Actually, I really dislike this part about myself. I’m very honest and it is hard for me not to be that way. It’s not that I can’t lie, it’s just that I don’t like to. If I have to lie a bit to prevent myself from hurting someone I will, but it’s not a habit of mine. I’m very much like a cat in that aspect. A cat can’t pretend to like something or someone if they don’t. The plus side is that I’m a genuine person. My mom joked that I could never get into trouble because I would tell on myself. Yep, pretty much XD
3. INFPs often drift into deep thought, enjoying contemplation more so than any of the other personality types. They can get carried away and lose themselves in thought to the point that they need a friend or family member to pull them back to reality.

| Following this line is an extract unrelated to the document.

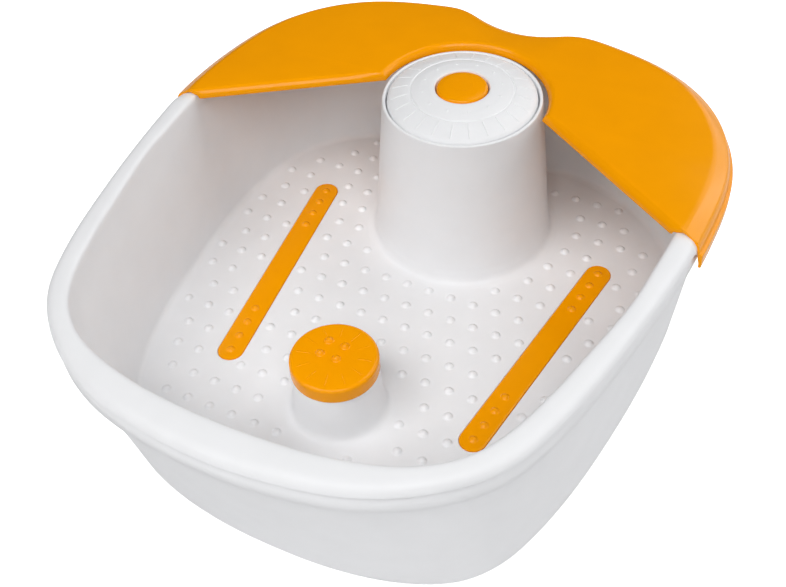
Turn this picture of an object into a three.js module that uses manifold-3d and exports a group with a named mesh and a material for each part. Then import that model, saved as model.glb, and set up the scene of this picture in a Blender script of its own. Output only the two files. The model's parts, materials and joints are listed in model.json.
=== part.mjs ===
// A pedicure foot bath: a white basin with a control tower, set in an outer casing, with an orange
// splash guard over the back of the rim. Millimetres, +Z up, front towards -Y. The origin is on the
// surface that the feet stand on, under the middle of the object.
import * as THREE from 'three';
import { mergeVertices } from 'three/addons/utils/BufferGeometryUtils.js';
import Module from 'manifold-3d';

const wasm = await Module();
wasm.setup();

// ---- Driving dimensions -------------------------------------------------------------------------

const STATIONS = 72; // points round each closed outline
const GAP = 0.3; // space left between pieces that touch

// Outlines in plan, each by its right half from the front to the back.
const RIM_OUTER = [
  [0, -200], [38, -197.2], [77.6, -188], [111, -169.4], [136.3, -143.4], [150, -109], [160.2, -62.6],
  [168, -12], [172.6, 30], [173.6, 62], [173, 88], [169.5, 114], [161.5, 138], [149.5, 158.5], [133, 176],
  [112, 190], [88, 199.4], [66, 204.8], [50, 208], [42, 206.2], [34, 201.5], [25, 198.2], [12, 195],
  [0, 194],
];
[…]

This happens to me all the time. I’m often lost in my thoughts. This is one reason I try to stay away from sad and/or introspective movies, books, and video games. The experience overwhelms with so many emotions that I have to withdraw from society to make sense of it all. After reading Orwell’s 1984 as a teen I didn’t want to talk to anyone for days. Same thing happened with Vonnegut’s, Slaughter House Five, and Peter S. Beagle’s, The Last Unicorn. The video game, Crisis Core, had me bawling for days after it ended. I was so sad I could barely eat. Anything that makes me sad or think really hard will often make me a hermit. My loved ones have to pull me out of my cave and back to reality.

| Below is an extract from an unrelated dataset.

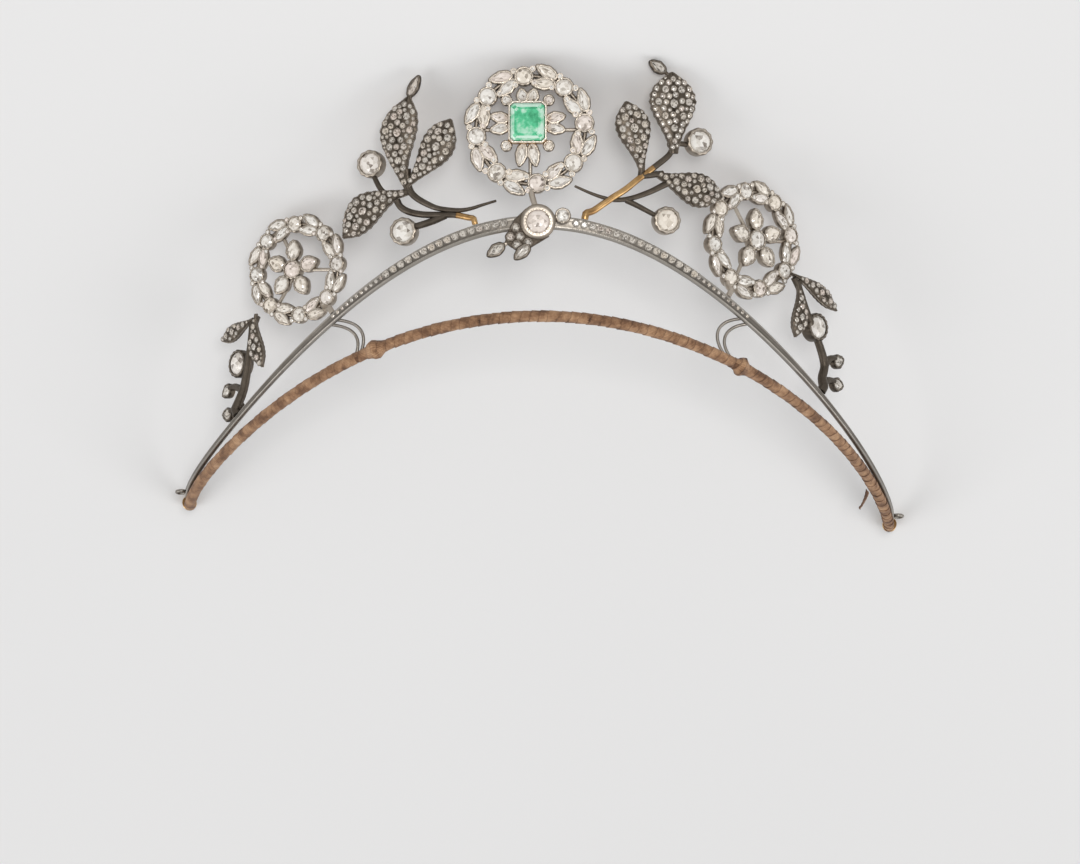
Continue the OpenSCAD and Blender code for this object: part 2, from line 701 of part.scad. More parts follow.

4. They hate conflict and go to great lengths to avoid it. If they get involved they place little importance on who is right or wrong, but how it makes them feel. They don’t want to feel badly, and this may make them appear illogical to others.
I think this describes my situation with my recent fanfiction drama perfectly XD In the end it didn’t matter who was right or wrong. I felt so horrible I wanted to starve myself, and I hate that feeling. I was tired of being miserable and scared, so I had to leave. I bet the people I left behind might be going WTF because they didn’t expect me to just leave XD And that’s the worst thing I could do to them. They accused me of being the eternal victim, as if I enjoyed playing that role. I didn’t want to be the victim or attacker. I just wanted to write. In general though I really dislike conflict and try hard to avoid it. That’s why I have also distanced myself from my parents. I don’t want to fight with them anymore. I’m tired of the inevitable conflict that arises when we get together.
5. INFPs are flexible and laid back until one of their principles is violated, and then they get fired up and fight passionately for their cause.
If anyone messes with a loved one, I can get pretty mean. One of my sister’s boyfriend was a huge jerk, and I sent him several nasty Facebook messages condemning what he did to her. My sister’s current fiance is controlling, and my parents gave me so much crap for bringing it up. In the end, I didn’t care. I was looking out for her best interest because she’s my little sister so it was worth the fight. I’m also pretty passionate about other issues like feline activism. I went on a few Youtube videos and educated several people who were trying to say private ownership of exotic cats was a good thing. I never looked back to see their responses. I didn’t want to fight. I just wanted to inform people about how cruel it was.
6. They communicate easily with others, often employing the use of metaphors and symbolism to share their ideas.
Yes, I love talking with others and using metaphors XD
7. Many INFP’s have a talent for expressing themselves through fictional characters.
This might explain why I can’t write creative non-fiction. I tried, and I can’t do it. I don’t really enjoy it either. Fiction is just much easier to write for me.
8. In contradiction to their extroverted equivalent, INFP’s will focus their energy on a few people. Their affection spread out over too many people will exhaust them.
Yes, I have a few select friends that I hold dear to my heart, and I expend most of my energy on them. If I’m depressed I withdraw into myself, and I only speak to one or two of my closest friends because it’s too exhausting to talk to all of my friends. I like to have “me” time as well.
9. Their affection, creativity, altruism, and idealism rewards those they love with a world view that inspires compassion and beauty.
I’d sound like an arrogant jackass if I said this was true. But I’ve had a few close friends tell me that they find me inspiring :$ It’s not that I try to be. I’m just trying to make sense of the world, and I’m a fighter. When I get knocked down, my friends help prop me up until I find my strength again. Then I’m off running till the next roadblock trips me up, and I fall down.
10. INFP’s have very high standards that they hold themselves and the rest of the world to. They have to balance their perfectionism with the reality of life, and often find themselves lost in-between.
This is me. I’m a perfectionist, and I’m never good enough for myself. I have really tried to shift the focus off of defined goals because I will never meet them and will be constantly disappointing myself. When I first started writing fiction, I wanted to be another Cormac McCarthy. Unfortunately, in my mind I will never be a great writer no matter how good I am, so I try to think of myself on a journey to improve instead. It’s an achievable goal that allows me to not disappoint myself 🙂
What personality type are you? What personality type are your friends?